ESV reads a bit more smoothly while still staying close to the original languages. NASB is even more literal, sometimes keeping the original word order and sentence structure even when it sounds a little awkward in English. For study purposes, some people prefer NASB’s more literal approach because you can see the structure of the original text more clearly. But that same literalness can make it harder to read for long stretches.
Have you looked at sample passages in both? That might help you see which style works better for how you study.
We don’t actually have the original manuscripts to compare translations against. What we’re working with are copies made generations after the events, sometimes centuries later. So when translators claim accuracy to the ‘originals,’ they’re comparing their work to the earliest available copies we have, not to what Paul or John or Moses actually wrote down.
This doesn’t mean our Bibles are unreliable. The manuscript tradition is pretty consistent. But the question of ‘which one matches the original Hebrew and Greek perfectly?’ doesn’t work quite like that since we’re always at least one step removed from those source documents.
For your study Bible decision, I’d focus less on the ‘most accurate’ debate since NASB, ESV, and even NKJV are all working from basically the same manuscript base. Look at which translation philosophy works better for what you’re trying to do. Word-for-word translations like NASB preserve structure but can be clunky. Thought-for-thought captures meaning but interprets more.

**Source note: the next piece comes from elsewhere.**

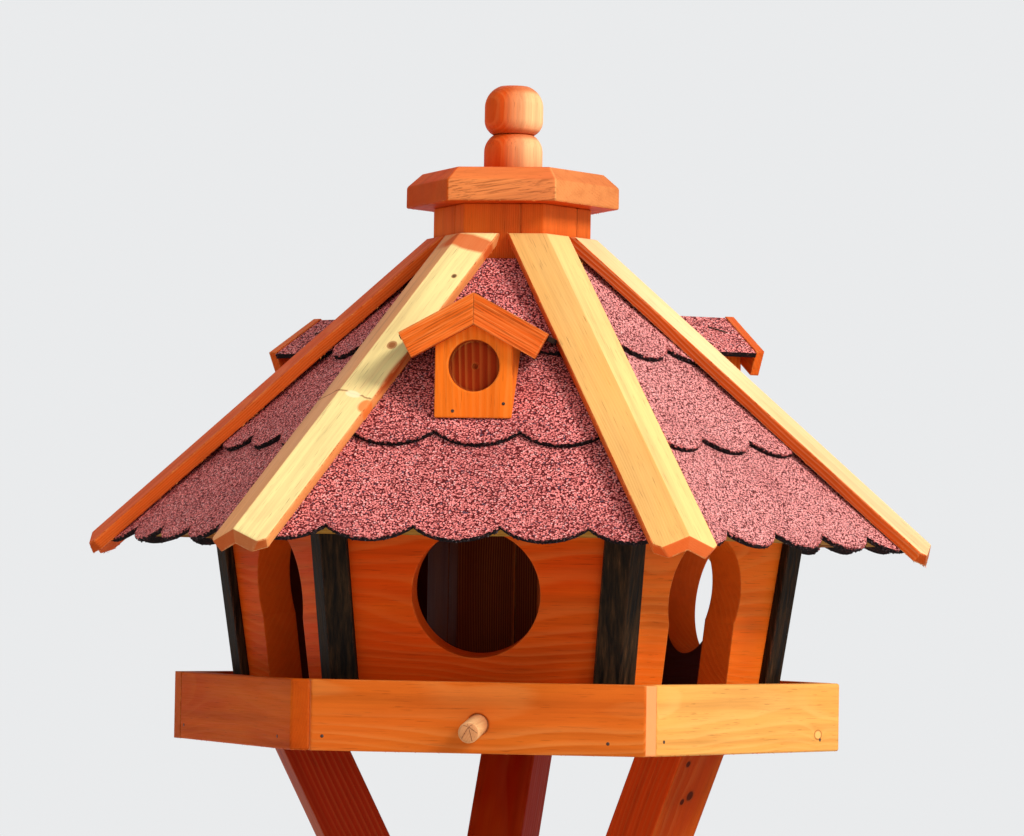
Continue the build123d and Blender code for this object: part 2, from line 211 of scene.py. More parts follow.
class Tree:
    """A material's node tree under construction."""

    def __init__(self, name):
        self.material = bpy.data.materials.new(name)
        self.material.use_nodes = True
        self.nodes = self.material.node_tree.nodes
        self.links = self.material.node_tree.links
        self.nodes.clear()
        self.output = self.node("OutputMaterial")

    def node(self, kind, **settings):
        made = self.nodes.new("ShaderNode" + kind)
        for key, value in settings.items():
            setattr(made, key, value)
        return made

    def feed(self, socket, value):
        """Link a socket to another, or set its value."""
        if isinstance(value, bpy.types.NodeSocket):
            self.links.new(value, socket)
        elif value is not None:
            socket.default_value = value

    def position(self):
        return self.node("TexCoord").outputs["Object"]

    def normal(self):
        return self.node("NewGeometry").outputs["Normal"]

    def facing(self, direction):
        """1 on faces that look along a direction, 0 on those beside it, -1 on those behind."""
        return self.vector("DOT_PRODUCT", self.normal(), direction)

    def math(self, operation, a, b=None, c=None, clamp=False):
        made = self.node("Math", operation=operation, use_clamp=clamp)
        for socket, value in zip(made.inputs, (a, b, c)):
            self.feed(socket, value)
        return made.outputs[0]

    def vector(self, operation, a, b=None):
        made = self.node("VectorMath", operation=operation)
        self.feed(made.inputs[0], a)
        self.feed(made.inputs["Scale" if operation == "SCALE" else 1], b)
        return made.outputs["Value"] if operation in ("DOT_PRODUCT", "LENGTH") else made.outputs[0]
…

The age and quality of source manuscripts matters when comparing translations. Some of the older translations were based on manuscripts that weren’t nearly as ancient or well-preserved as those scholars have access to now. Modern translations can draw from way older Greek and Hebrew texts that have been discovered more recently - manuscripts that get us closer to the originals than what translators had even 100 years ago.
I get the appeal of that classic ‘thee and thou’ language (it sounds so biblical, right?), but using contemporary English makes a difference when you’re trying to study and understand what’s being said. You’re not constantly stopping to decode what ‘hath’ means or whether ‘thou’ is singular or plural.
For a study Bible specifically, I’d look for something that uses those updated manuscript sources and clear, modern language. That combo helps when you’re trying to dig deep into meaning rather than just reading for devotion.
The best translation is the one you’ll actually read consistently. Always the best answer. You might also want to check some of the advice on this thread, if this is your first time really reading the Bible properly:
The NRSV might be worth looking at. I know you mentioned ESV and NASB, but some translations seem to bend the original text to fit what their publishers already believe, but our beliefs come from what the text actually says.
I’ve been trying to learn some Greek and Hebrew myself (very slowly, it’s overwhelming), but even with my limited understanding, I can see places where certain popular translations make… choices. Choices that seem more theological than linguistic. If you want to really understand the word of God, that is a problem.
The NRSV seems to prioritize accuracy over confirming anyone’s predetermined doctrine, which I guess should be the bare minimum for a translation.
Don’t overlook the revision year - NASB 1995 vs NASB 2020 or ESV 2001 vs 2016 can have meaningful differences in scholarship and readability.
Check if the study Bible you’re eyeing uses the latest revision and look at sample pages on publisher websites before dropping serious money. Most let you preview study notes and formatting online.
I got a parallel Bible with 4 translations side-by-side. Pretty useful
Translation doesn’t exist in some pure, objective space. English itself changes dramatically depending on where you are. Something that reads clearly in Texas might be confusing in Yorkshire. What makes sense in Sydney can be murky in Dublin. I spent years in Scotland and you could travel for an hour there and encounter a very different type of English.
I’ve seen translations of Scripture rendered into different English dialects from a single region - barely twenty miles across - and some looked like foreign languages to each other, even though they were all ‘English.’ This wasn’t centuries ago, just last century.
And, if that wasn’t enough, language changes over time. We use some words differently now than we did 10 years ago, even.
You can’t really ask ‘which translation is most accurate’ without asking ‘accurate for whom?’ The NASB might work better for one person while the ESV works for another, not because one has more truth, but because your own dialect, education, and background affect how you understand the text.
So I would read passages you already know well in different versions. See which one makes the meaning clearer to you.